Hmm...Not sure about a fish for that size tank. Is the tank newly setup? If so, you will experience algae as it cycles so don't panic. If the tank has cycled and you still are experiencing this problem, then I'd try and get to the source of the problem and try and sort it out. Hair algae is a result of excess nutrients (nitrates, phosphates...) which can come from a number of things like not using ro/di water, not keeping up with the water changes, over feeding and on and on...Could you give us some more info on your nano (like nitrate levels, substrate type, what you use for filtration, cleaning schedule etc) and maybe we can try and beat the hair algae problem without the need of a fish:)
 
even if u get rod opf ur nitrate phos ur hair algea wont die but it wont grow and spread see if gabby has a spare tooth brush for ya
i beat it and it took couple months and that was in a 52
hope u get rid of it
 
You could try some phosphate remover, and monitor your feeding, sometimes its your lighting that promotes die off or growth, changes in photo period, different bulbs, bad bulbs. If you can keep a good flow over everything, and prevent dead spots for where waste usually hides, its a big plus.
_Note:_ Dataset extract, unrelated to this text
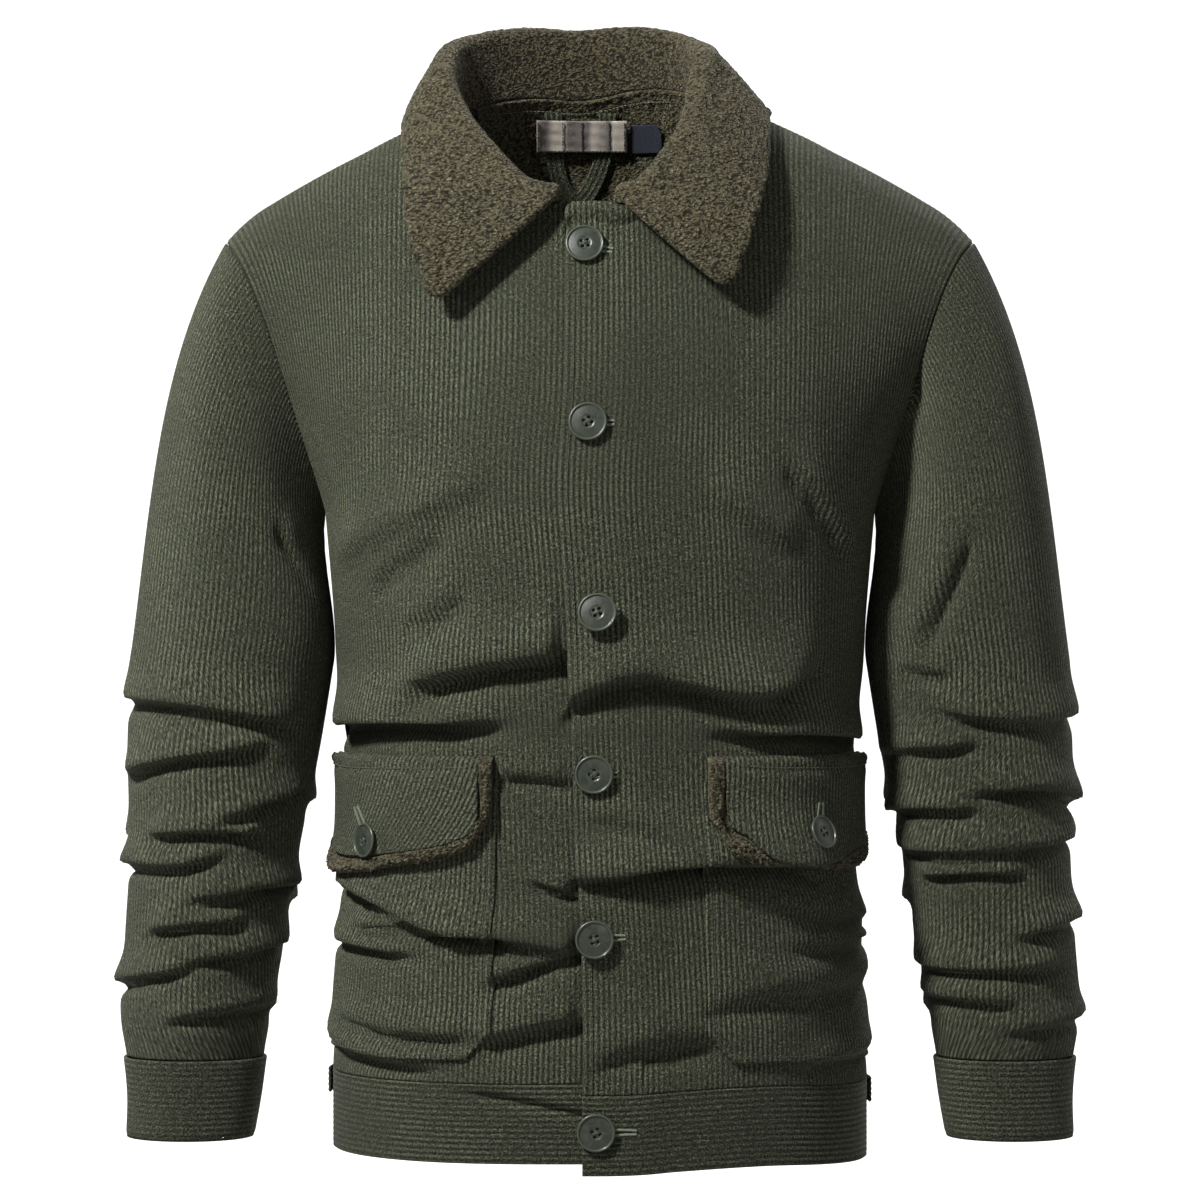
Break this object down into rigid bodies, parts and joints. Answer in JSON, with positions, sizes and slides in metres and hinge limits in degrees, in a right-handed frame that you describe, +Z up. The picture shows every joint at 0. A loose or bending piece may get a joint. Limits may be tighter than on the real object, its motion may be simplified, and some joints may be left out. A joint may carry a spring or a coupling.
{
  "type": "corduroy jacket",
  "caption": "Hip-length wide-wale corduroy jacket with a pile collar, button front, flapped patch pockets, hem band and cuffs, filled out with no wearer.",
  "frame": {"origin": "centre of the neck opening at the height of its sides, where the wearer's neck and shoulders hold the jacket", "axes": "+Z up along the body; -Y is the front; +X is the picture's right, the wearer's left"},
  "size_m": [0.623, 0.2763, 0.7399],
  "materials": {
    "corduroy": "olive wide-wale corduroy, matt",
    "corduroy_band": "olive wide-wale corduroy with the ribs across, matt",
    "pile": "short curled brown-olive pile",
    "button": "grey-green plastic, glossy",
    "label_satin": "cream and grey satin, bare",
    "tab_woven": "dark blue woven tape, bare"
  },
  "bodies": {
    "root": {"back": "corduroy", "button_front_1": "button", "button_front_2": "button", "button_front_3": "button", "button_front_4": "button", "button_front_5": "button", "button_front_6": "button", "button_pocket_left": "button", "button_pocket_right": "button", "button_tab_left": "button", "button_tab_right": "button", "collar": "pile", "cuff_left": "corduroy_band", "cuff_right": "corduroy_band", "flap_left": "corduroy", "flap_pile_left": "pile", "flap_pile_right": "pile", "flap_right": "corduroy", "front_left": "corduroy", "front_right": "corduroy", "hanger_loop": "corduroy", "hem_back": "corduroy_band", "hem_front_left": "corduroy_band", "hem_front_right": "corduroy_band", "hem_tab_left": "corduroy_band", "hem_tab_right": "corduroy_band", "neck_facing": "pile", "neck_label": "label_satin", "pocket_left": "corduroy", "pocket_right": "corduroy", "size_tab": "tab_woven", "sleeve_left": "corduroy", "sleeve_right": "corduroy"}
  },
  "joints": []
}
I would try not to have any waste, do water changes with RO/DI or RO water, feed only what fish eat.
I went to a lecture this year and was told that one algae competes against another, so you could do a fuge with as many algaes as possible. Algae is a perfect exporter of phosphates. Phosphates being a source of food for your Algae.
 
even if u get rod opf ur nitrate phos ur hair algea wont die but it wont grow and spread see if gabby has a spare tooth brush for ya

LOL!!! :p.
well he said it :D .
what i did with my problem is .... a big water change and with the water i took i put it in a wide bucket and brushed my rocks with a tooth brush (ohh i love tooth brushes :p), i started feeding less but not to the point of starving the fishes :p and kept doing my water changes every week ( big ones) until you see your algae is slowing down and going away, phosban reactors are good hehe , i also added a little bit more of flow.
I don't know what kind of skimmer you got but it's always good to have a good skimmer that can do the job.